Une des autres urgences concerne les bassins d’hydrocarbures non-conventionnels, principalement de gaz et pétrole de schiste, et de sables bitumineux dans une moindre mesure, situés aux Etats-Unis et au Canada. Plus de 85% du développement mondial de la production de pétrole et de gaz d’ici à 2025 s’y concentre. Un développement qui consommerait 26% du budget carbone mondial disponible pour rester sous la barre de 1,5 °C. Prévenir cette bombe climatique d’éclater nécessite d’adopter des politiques d’exclusion pour l’ensemble de la chaîne de valeur, des puits d’extraction en passant par les terminaux d’exportation de gaz naturel liquéfié.

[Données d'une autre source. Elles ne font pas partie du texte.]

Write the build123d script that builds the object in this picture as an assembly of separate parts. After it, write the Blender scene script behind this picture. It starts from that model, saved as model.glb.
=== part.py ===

Ne plus faire l’impasse des majors

Si certaines politiques commencent à émerger, avec les annonces de Crédit Agricole, Natixis, OFI AM et la CDC, celles-ci risquent de reproduire les erreurs de BNP Paribas et de faire l’impasse sur les majors pétrolières et gazières: Total, mais aussi Shell, Chevron, Exxon, BP qui ont plus de 50% de leurs plans de développement d’ici 2024 dans les gaz et pétrole de schiste et se trouvent derrière la majorité des projets prévus en Arctique.

Les acteurs financiers ont adopté des politiques d’exclusion de certaines énergies fossiles. Mais, en raison de leur grande diversification, les majors pétrolières et gazières passent entre les mailles du filet. C’est un énorme problème : empêcher l’expansion des énergies fossiles ne sera pas possible sans ramener ces majors dans le filet.

50% de la production supplémentaire d’hydrocarbures à partir des projets prévus entre 2020 et 2024 viendra de 25 entreprises uniquement. Parmi elles de nombreuses majors. D’après Carbon Tracker Initiative, toutes les majors pétrolières ont engagé des nouveaux projets incompatibles avec les objectifs de l’Accord de Paris. Total continue d’investir 18 fois plus dans l’exploration et l’exploitation d’hydrocarbures que dans ce qu’il appelle le bas carbone, une catégorie trompeuse dans laquelle le gaz domine sur les renouvelables.

Les majors pétrolières et gazières étant capables de faire échouer à elles seules l’Accord de Paris, les acteurs financiers doivent :

  • Suspendre tous services financiers aux majors tant qu’elles n’arrêtent pas de développer de nouveaux projets dans les énergies fossiles.
  • Faire valoir leur droit d’actionnaire ou de partie prenante financière et les forcer à adopter des objectifs de réduction absolue de leurs émissions des gaz à effet de serre sur toutes leurs activités (scope 1 à 3) de manière à limiter le réchauffement à 1,5°C.